Dave made an accidental foray into digital marketing after graduating from the University of Minnesota Duluth and hasn’t looked back. Having spent the first part of his marketing journey brand-side, he now works with the Uproer team to help clients realize their goals through the lens of search.

When not at work, you’ll find Dave staying active and living a healthy lifestyle, listening to podcasts, and enjoying live music. A Minnesotan born and raised, his favorite sport is hockey and he still finds time to skate once in a while.
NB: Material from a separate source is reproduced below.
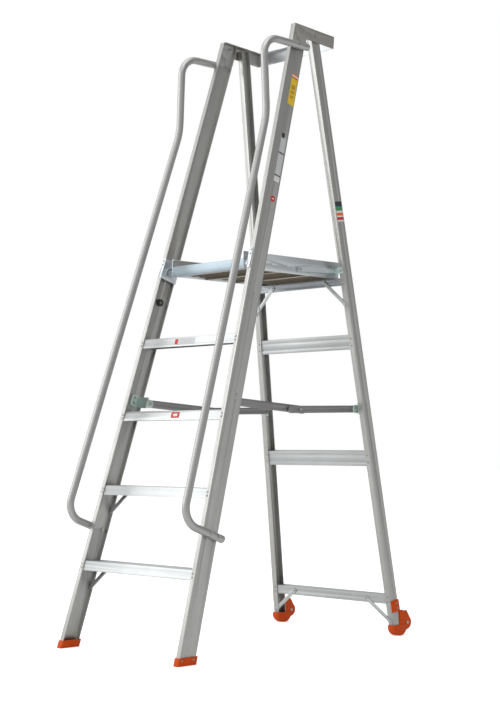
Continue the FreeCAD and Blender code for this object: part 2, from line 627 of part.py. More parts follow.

Dave’s DiSC style is C. He enjoys getting things done deliberately and systematically without sacrificing speed and efficiency. When it comes to evaluating new ideas and plans, he prefers to take a logical approach, always sprinkling on a bit of healthy skepticism for good measure. At work, Dave’s happiest when he has a chance to dive deep into a single project for hours at a time. He loves contributing to Uproer and being a part of a supportive team but is most productive when working solo.

Founder & CEO

Griffin Roer

Griffin discovered SEO in 2012 during a self-taught web development course and hasn’t looked back. After years of working as an SEO consultant to some of the country’s largest retail and tech brands, Griffin pursued his entrepreneurial calling of starting an agency in May of 2017.

Outside of work, Griffin enjoys going to concerts and spending time with his wife, two kids, and four pets.

Griffin’s DiSC style is D. He’s driven to set and achieve goals quickly, which helps explain why he’s built his career in the fast-paced agency business. Griffin’s most valuable contributions to the workplace include his motivation to make progress, his tendency towards bold action, and his willingness to challenge assumptions.